"Anne Will" zu #metoo Anne Will zu sexueller Belästigung und #metoo: Auch Verona Pooth erlebte Sexismus im Showbusiness

Seit dem 5. Oktober – und für die mediale Aufmerksamkeitsspanne vergleichsweise lange – diskutiert Hollywood, aber auch ganz Europa über die Harvey Weinsteins dieser Welt. „Das ist kein Hollywood-Problem“, stellt Laura Himmelreich zu Beginn klar. Der Einspieler macht es deutlich: Rücktritte in Österreich und Großbritannien, Kevin Spacey soll aus einem Film herausgeschnitten werden, nach Missbrauchsvorwürfen gegen ihn.
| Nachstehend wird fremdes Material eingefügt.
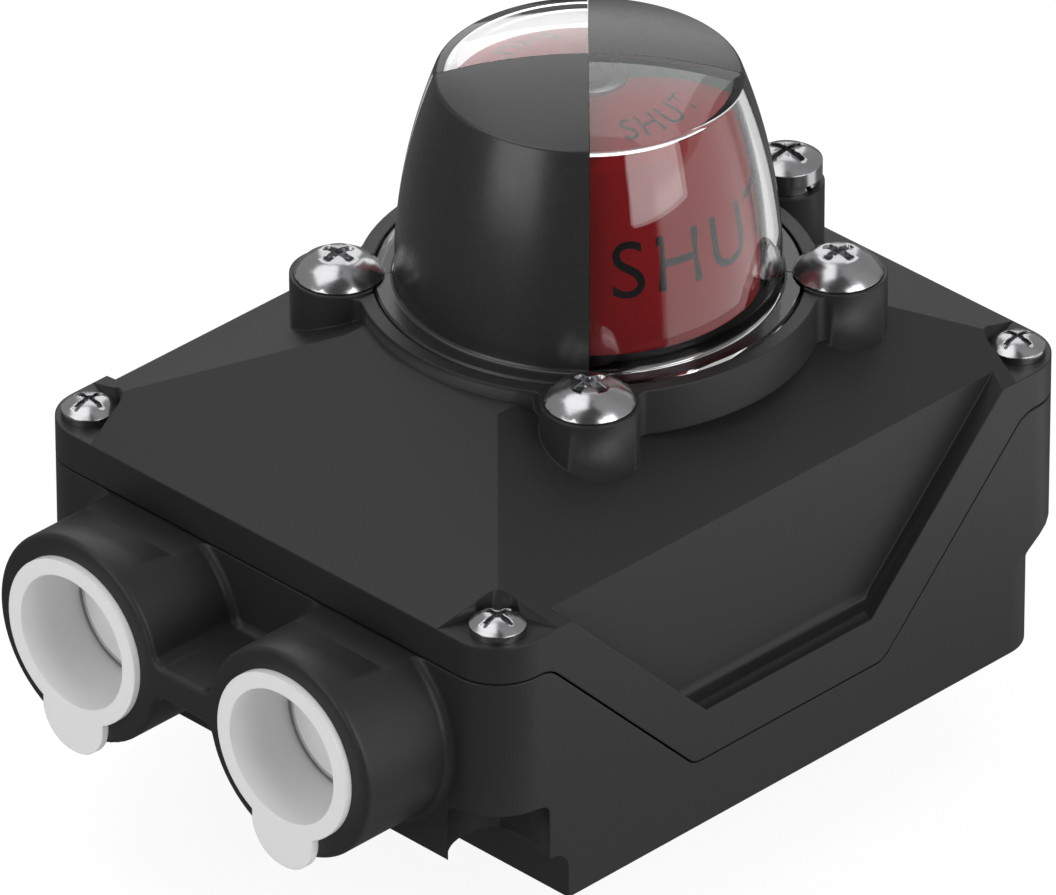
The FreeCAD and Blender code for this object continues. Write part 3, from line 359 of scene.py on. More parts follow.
def carved(bm, cutter):
    """The first bmesh with the second cut out of it."""
    pair = []
    for part in (bm, cutter):
        bmesh.ops.recalc_face_normals(part, faces=part.faces)
        blank = bpy.data.objects.new("blank", mesh_of(part, "blank"))
        bpy.context.scene.collection.objects.link(blank)
        pair.append(blank)
    cut = pair[0].modifiers.new("Cut", "BOOLEAN")
    cut.operation = "DIFFERENCE"
    cut.solver = "EXACT"
    cut.use_self = True
    cut.object = pair[1]
    bpy.context.view_layer.update()
    result = bpy.data.meshes.new_from_object(pair[0].evaluated_get(bpy.context.evaluated_depsgraph_get()))
    for blank in pair:
        bpy.data.objects.remove(blank)
    bm = bmesh.new()
    bm.from_mesh(result)
    return bm


def cross_cutter(bm, spot, top, span, width, depth, flare):
    """A driver's tip: two crossed tapering blades and a square cone between them."""
    for turn in (0.0, 90.0):
        blade = bmesh.ops.create_cube(bm, size=1.0)["verts"]
        for vert in blade:
            grow = 1.0 if vert.co.z > 0 else TIP_SPAN
            slim = 1.0 if vert.co.z > 0 else TIP_WIDTH
            vert.co = Vector((vert.co.x * span * grow, vert.co.y * width * slim, (vert.co.z - 0.5) * depth))
        bmesh.ops.rotate(bm, verts=blade, cent=(0, 0, 0), matrix=Matrix.Rotation(math.radians(turn), 3, "Z"))
        bmesh.ops.translate(bm, verts=blade, vec=Vector((spot[0], spot[1], top)))
    cone = bmesh.ops.create_cone(bm, cap_ends=True, segments=4, radius1=flare * CONE_TIP, radius2=flare,
                                 depth=depth * CONE_DEPTH)["verts"]
    bmesh.ops.translate(bm, verts=cone, vec=Vector((spot[0], spot[1], top - depth * CONE_DEPTH / 2)))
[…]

Was ist passiert, dass so viele Frauen und Männer ihr Schweigen brechen? Die Frage beantworten soll Heike-Melba Fendel, die als Künstleragentin berühmte Schauspielerinnen wie Maria Furtwängler betreut. Fendel sagt, PR-Strategen stünden dahinter. Sie würden Künstlerinnen mittlerweile sagen, dass es ihnen und ihrer Karriere nicht schade, wenn sie sich outeten.
„Kein Star outet sich mit etwas, das seinem Image schadet“
Sofort kommt Widerspruch von Ursula Schele, die an diesem Abend den Bundesverband der Frauenberatungsstellen und Frauennotrufe vertritt und im Laufe des Abends bisweilen ein wenig daher kommt, als wolle sie ihrer Sitznachbarin Fendel einen Grundkurs in Begriffen wie Sexismus oder Patriarchat geben. „Ich finde es seltsam, den Frauen ein gewisses Kalkül zu unterstellen“, sagt sie. Jede Frau, auch eine Schauspielerin, habe das Recht auf körperliche Unversehrtheit.
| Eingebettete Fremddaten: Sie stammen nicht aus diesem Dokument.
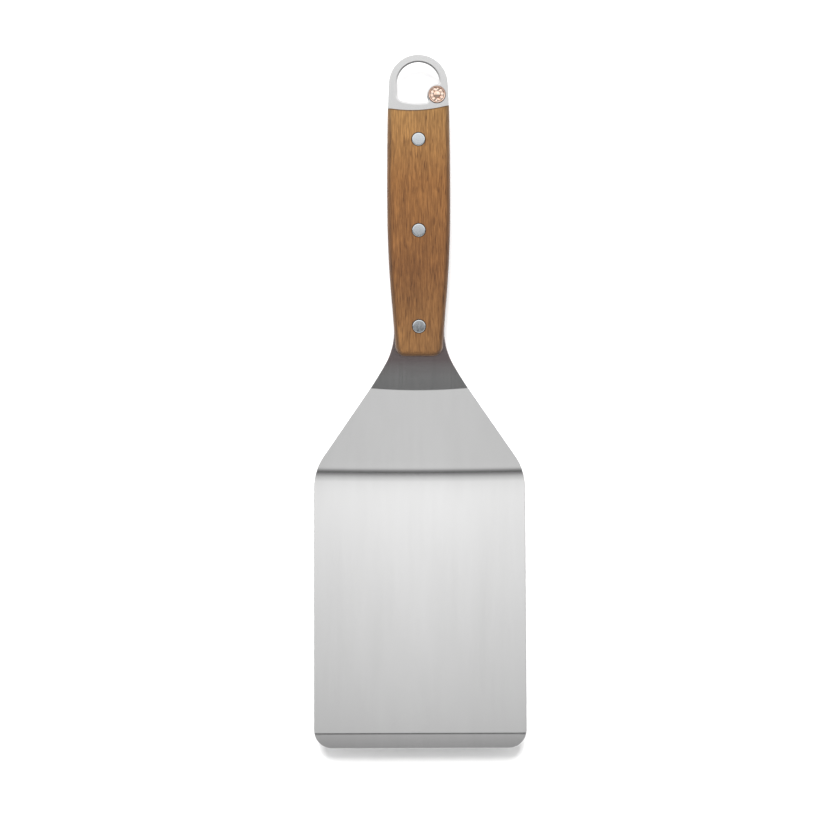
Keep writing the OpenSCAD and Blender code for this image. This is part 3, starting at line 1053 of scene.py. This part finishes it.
def rivet_half(name, cad_node, up):
    """One half of a rivet, turned from the sizes of its CAD node."""
    low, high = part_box(cad_node)
    head_r = (high.x - low.x) / 2
    length = high.z - low.z
    if up:
        bore_r = PIN_R + PRESS
        foot = [(BARREL_R, -RIVET_SEAT), (BARREL_R, -length), (bore_r, -length),
                (bore_r, -BARREL_ROOF), (0, -BARREL_ROOF)]
    else:
        foot = [(PIN_R, -RIVET_SEAT), (PIN_R, PIN_CHAMFER - length),
                (PIN_R - PIN_CHAMFER, -length), (0, -length)]
    profile = head_profile(head_r) + [(head_r, -RIVET_SEAT)] + foot
    if not up:
        profile = [(r, -z) for r, z in profile][::-1]
    tip = high.z if up else low.z
    return lathe(name, profile, ((low.x + high.x) / 2, (low.y + high.y) / 2, tip))


for end in RIVET_ENDS:
    for half, up in (("barrel", True), ("pin", False)):
        cad_node = f"{end}_rivet_{half}"
        place(rivet_half(cad_node + "_turned", cad_node, up), [cad_node], RIVET)


# The badge, from its middle outwards
BADGE_DOME_R = 1.8 * MM
BADGE_DOME_DROP = 0.12 * MM
BADGE_SUNK = 0.4 * MM
FLUTES = 9
FLUTE_DEPTH = 0.09 * MM
BADGE_RIM_R = BADGE_R - 0.7 * MM
STUD_HEAD_R = 2.2 * MM


def badge_ripple(r, angles):
    """Radial flutes in the sunk ring, fading out at both of its edges."""
    inner, outer = 2.1 * MM, BADGE_RIM_R - 0.35 * MM
    if not inner < r < outer:
        return np.zeros(len(angles))
    fade = math.sin(math.pi * (r - inner) / (outer - inner)) ** 0.5
    return FLUTE_DEPTH * fade * np.cos(FLUTES * angles)


def badge():
    """A round badge of no design but a raised rim, a fluted ring and a domed middle."""
    steel_top = top_low.z
    rise = badge_high.z - steel_top
    back = badge_low.z - steel_top
    dome_steps = 6
    dome = [(BADGE_DOME_R * k / dome_steps,
             rise - 0.08 * MM - BADGE_DOME_DROP * (k / dome_steps) ** 2)
            for k in range(dome_steps + 1)]
    ring = [(r, rise - BADGE_SUNK)
            for r in np.linspace(BADGE_DOME_R + 0.2 * MM, BADGE_RIM_R - 0.3 * MM, 14)]
    rim = [(BADGE_RIM_R - 0.1 * MM, rise - 0.12 * MM), (BADGE_RIM_R, rise - 0.03 * MM),
           (BADGE_RIM_R + 0.12 * MM, rise)]
    rim += corner_round(BADGE_R, rise, 0.25 * MM)
    under = [(BADGE_R, 0.03 * MM), (BADGE_R - 0.1 * MM, 0), (STUD_R, 0), (STUD_R, -SHEET)]
    stud_head = [(STUD_HEAD_R, -SHEET), (STUD_HEAD_R - 0.05 * MM, -SHEET - 0.3 * MM),
                 (STUD_HEAD_R - 0.5 * MM, back + 0.06 * MM), (STUD_HEAD_R - 1.0 * MM, back),
                 (0, back)]
    return lathe("round_badge", dome + ring + rim + under + stud_head,
                 (BADGE_CENTRE.x, BADGE_CENTRE.y, steel_top), 288, badge_ripple)


place(badge(), ["badge"], COPPER)


# ---------------------------------------------------------------- floor, light and camera

def floor():
    """The surface that the spatula lies on."""
    half = 4.0
    corners = [(-half, -half, 0), (half, -half, 0), (half, half, 0), (-half, half, 0)]
    obj = make_object("floor", corners, [(0, 1, 2, 3)])
    obj.data.materials.append(pale_floor())


floor()


def studio_world():
    """Soft boxes on both sides of a dark gap over the spatula, given by the angle along Y."""
    world = bpy.data.worlds.new("studio")
    bpy.context.scene.world = world
    world.use_nodes = True
    tree = world.node_tree
    way = node(tree, "ShaderNodeSeparateXYZ",
               Vector=node(tree, "ShaderNodeTexCoord").outputs["Generated"])
    angle = math_node(tree, "ARCTAN2", way.outputs["Y"], way.outputs["Z"])
    span = 60
    turned = math_node(tree, "MULTIPLY_ADD", angle, 180 / math.pi / span, 0.5)
    # Degrees from straight up towards +Y, and how bright the studio is there
    levels = ((-30, 0.78), (-10, 0.81), (-7.8, 0.72), (-6.2, 0.56), (-4.6, 0.38), (-2.9, 0.26),
              (-1.1, 0.11), (1.4, 0.11), (2.3, 0.28), (3.4, 0.60), (4.6, 0.79), (5.6, 0.84),
              (7.2, 0.95), (8.2, 1.05), (9.0, 1.19), (10, 1.28), (12, 1.3), (30, 1.2))
    above = ramp(tree, turned, [(0.5 + degrees / span, level) for degrees, level in levels])
    low = ramp(tree, way.outputs["Z"], ((0.0, 1.1), (0.05, 1.0), (0.16, 0.55), (0.6, 0.62)))
    aside = math_node(tree, "MULTIPLY_ADD", way.outputs["X"], -0.3, 1.0)
    low = mix(tree, 1.0, low, node(tree, "ShaderNodeCombineColor", Red=aside, Green=aside,
                                   Blue=aside).outputs[0], "MULTIPLY")
    high_up = node(tree, "ShaderNodeMapRange", {"interpolation_type": "SMOOTHSTEP"},
                   Value=way.outputs["Z"], **{"From Min": 0.35, "From Max": 0.7}).outputs[0]
    shade = mix(tree, high_up, low, above)
    background = tree.nodes["Background"]
    tree.links.new(shade, background.inputs["Color"])
    background.inputs["Strength"].default_value = 1.0


def key_light():
    """Lights the floor and the wood and casts the soft shadow, but isn't mirrored by the steel."""
    light = bpy.data.lights.new("key", "SUN")
    light.energy = 4.6
    light.angle = math.radians(32)
    obj = bpy.data.objects.new("key", light)
    bpy.context.scene.collection.objects.link(obj)
    toward = Vector((0.06, -0.76, -1.0))
    obj.rotation_euler = toward.to_track_quat("-Z", "Y").to_euler()
    obj.visible_glossy = False


def camera():
    """Straight above, with the loop at the top of the picture and the whole length in view."""
    low, high = cad_bounds
    middle = (low + high) / 2
    length = high.y - low.y
    data = bpy.data.cameras.new("camera")
    data.sensor_width = 36
    data.lens = data.sensor_width * (CAMERA_HEIGHT - top_low.z) / (VIEW_WIDTH * length)
    data.clip_end = 20
    obj = bpy.data.objects.new("camera", data)
    bpy.context.scene.collection.objects.link(obj)
    obj.location = (middle.x + VIEW_ASIDE * length, middle.y + VIEW_ALONG * length, CAMERA_HEIGHT)
    obj.rotation_euler = (0, 0, VIEW_TURN)
    bpy.context.scene.camera = obj


studio_world()
key_light()
camera()
bpy.context.scene.view_settings.view_transform = "Standard"
bpy.context.scene.view_settings.look = "None"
Fendel, die sich zwar in der Tat missverständlich ausgedrückt hatte, verteidigt sich: Sie habe nur den Ist-Zustand beschrieben. „Kein Star oute sich mit etwas, von dem er sich nicht sicher ist, dass das nicht seinem Image schadet.“ Fendel sorgt im Laufe der Diskussion noch für weitere Verwirrung, etwa wenn sie sagt, Zuschauer müssten sich nicht schämen, einen Künstler gut zu finden, der verdächtigt werde, jemanden missbraucht zu haben. Ursula Schele guckt fassungslos.
Verona Pooth spricht von Heuchelei in Hollywood
Werbeikone und Moderatorin Verona Pooth stellt die These auf, dass es kein Zufall sei, dass kurz nach dem Bekanntwerden der Vorwürfe gegen Weinstein auch Vorwürfe gegen Kevin Spacey laut wurden. Sie vermutet ein Ablenkungsmanöver, das von Harvey Weinsteins Beratern lanciert wurde. Sie sagt, es sei „Heuchlerei“, dass all die Jahre nichts gesagt wurde. Dabei habe doch die ganze Welt, „alle, die wir hier sitzen“, von sexuellen Übergriffen gewusst.
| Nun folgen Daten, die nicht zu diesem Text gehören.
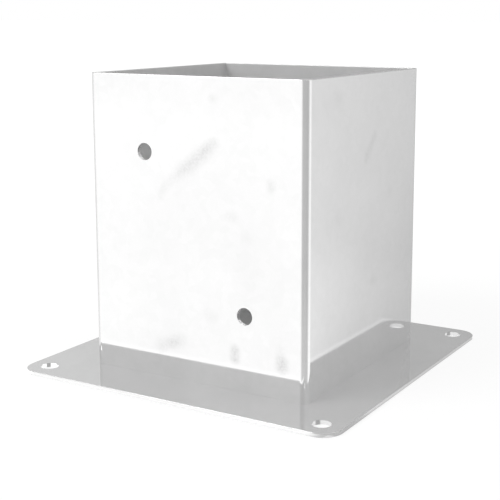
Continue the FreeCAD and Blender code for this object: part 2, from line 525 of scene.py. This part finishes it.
def make_floor():
    """A wide floor, white with the object's soft shadow for the camera."""
    mesh = bpy.data.meshes.new("studio_floor")
    half = FLOOR_HALF
    mesh.from_pydata([(-half, -half, 0), (half, -half, 0), (half, half, 0), (-half, half, 0)], [],
                     [(0, 1, 2, 3)])
    floor = bpy.data.objects.new("studio_floor", mesh)
    bpy.context.scene.collection.objects.link(floor)
    material = new_material("studio_floor")
    n = Nodes(material.node_tree)
    rays = n.add("ShaderNodeLightPath")
    seen, mirrored = rays.outputs["Is Camera Ray"], rays.outputs["Is Glossy Ray"]
    place = n.add("ShaderNodeTexCoord").outputs["Object"]
    diffuse = n.add("ShaderNodeBsdfDiffuse")
    dimmed = n.math("ADD", n.math("MULTIPLY", seen, 0.75), n.math("MULTIPLY", mirrored, 0.80))
    n.feed(n.grey(n.math("SUBTRACT", 1.0, dimmed), (0.8, 0.8, 0.8)), diffuse.inputs["Color"])
    glow = n.add("ShaderNodeEmission")
    glow_seen = n.smooth(n.vector("LENGTH", place), 0.15, 0.6, FLOOR_SEEN_NEAR, FLOOR_SEEN_FAR)
    n.feed(n.math("ADD", n.math("MULTIPLY", seen, glow_seen),
                  n.math("MULTIPLY", mirrored, floor_for_metal(n, place))), glow.inputs["Strength"])
    both = n.add("ShaderNodeAddShader")
    n.feed(diffuse.outputs[0], both.inputs[0])
    n.feed(glow.outputs[0], both.inputs[1])
    n.feed(both.outputs[0], n.add("ShaderNodeOutputMaterial").inputs["Surface"])
    mesh.materials.append(material)


def make_world():
    """White for the camera. For the object: grey walls, paler and darker in places, and a pale ceiling."""
    world = bpy.data.worlds.new("studio")
    bpy.context.scene.world = world
    world.use_nodes = True
    world.node_tree.nodes.clear()
    n = Nodes(world.node_tree)
    seen = n.add("ShaderNodeLightPath").outputs["Is Camera Ray"]
    direction = n.add("ShaderNodeTexCoord").outputs["Generated"]
    x, y, z = n.split(direction)
    turn = azimuth(n, direction)
    # The walls reach up to z 0.40, and above them the light grows to the ceiling's.
    walls = n.total([n.smooth(x, -0.40, 0.4, WORLD_LEFT, WORLD_RIGHT)]
                    + [n.band(turn, *band) for band in WORLD_BANDS])
    ceiling = n.total([n.remap(x, -0.6, 0.6, 0.85, 1.12), n.remap(y, -0.6, 0.6, -0.06, 0.06),
                       n.smooth(z, 0.85, 0.97, 0.0, -0.10)])
    high = n.smooth(z, 0.40, 0.75, 0.0, 1.0)
    light = n.math("ADD", walls, n.math("MULTIPLY", high, n.math("SUBTRACT", ceiling, walls)))
    background = n.add("ShaderNodeBackground")
    background.inputs["Color"].default_value = (1, 1, 1, 1)
    n.feed(n.math("MAXIMUM", light, seen), background.inputs["Strength"])
    n.feed(background.outputs[0], n.add("ShaderNodeOutputWorld").inputs["Surface"])


def make_lamp(name, place, aim, size, watts):
    """A soft rectangular lamp that the camera doesn't see."""
    light = bpy.data.lights.new(name, "AREA")
    light.shape = "RECTANGLE"
    light.size, light.size_y = size
    light.energy = watts
    lamp = bpy.data.objects.new(name, light)
    lamp.location = place
    lamp.rotation_euler = (Vector(aim) - Vector(place)).to_track_quat("-Z", "Y").to_euler()
    lamp.visible_camera = False
    bpy.context.scene.collection.objects.link(lamp)


def make_camera():
    data = bpy.data.cameras.new("camera")
    data.sensor_width = SENSOR_WIDTH_MM
    data.lens = FOCAL_PIXELS / FRAME_PIXELS * SENSOR_WIDTH_MM
    data.shift_x, data.shift_y = CAMERA_SHIFT
    data.clip_start = 0.01
    camera = bpy.data.objects.new("camera", data)
    camera.location = CAMERA_PLACE
    camera.rotation_euler = (math.radians(90 - CAMERA_DOWN), 0, math.radians(CAMERA_AZIMUTH))
    bpy.context.scene.collection.objects.link(camera)
    bpy.context.scene.camera = camera


# ---------------------------------------------------------------- the scene

dress("sleeve", zinc("zinc_sleeve", slot_tint("sleeve_zinc"), 0.06, local=sleeve_faces))
dress("base_plate", zinc("zinc_plate", slot_tint("plate_zinc"), 0.05, local=plate_edges))
weld = zinc("zinc_weld", slot_tint("weld_zinc"), 0.34, metallic=0.5)
seam_bead(weld)
WALLS = ("front", "right", "back", "left")
for index, wall in enumerate(WALLS):
    fillet_bead(wall, WALLS[index - 1], weld)
    fillet_bead(wall, WALLS[(index + 1) % 4], weld)

make_floor()
make_world()
make_lamp("key", (-0.75, -1.05, 1.15), (0, 0, 0.08), (0.9, 0.9), 11.0)
make_camera()
bpy.context.scene.view_settings.view_transform = "Standard"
Wie es ihr gelungen sei, mit ihrem Aussehen zu kokettieren und trotzdem für Männer eine Grenze zu ziehen, möchte Anne Will wissen. Pooth hatte in den 1990er-Jahren die Erotiksendung „Peep“ moderiert. Pooth sagt, selbst auch Sexismus erlebt zu haben, auch „in solche Situationen“ geraten zu sein.
FDP-Politiker offenbart flammenden Feminismus
Die Debatte plätschert vor sich hin, Verona Pooth verweist darauf, dass auch Männer von Sexismus betroffen sind, Anne Will darauf, dass in der #MeToo-Debatte oft Alltagssexismus und sexuelle Gewalt vermischt werden. Zehn Minuten sind vergangen, da spricht Himmelreich den niedrigen Anteil von Frauen im Bundestag an. Nach 15 Minuten darf auch der einzige Mann in der Runde, der einstige Innenminister Gerhart Baum (FDP) endlich etwas sagen.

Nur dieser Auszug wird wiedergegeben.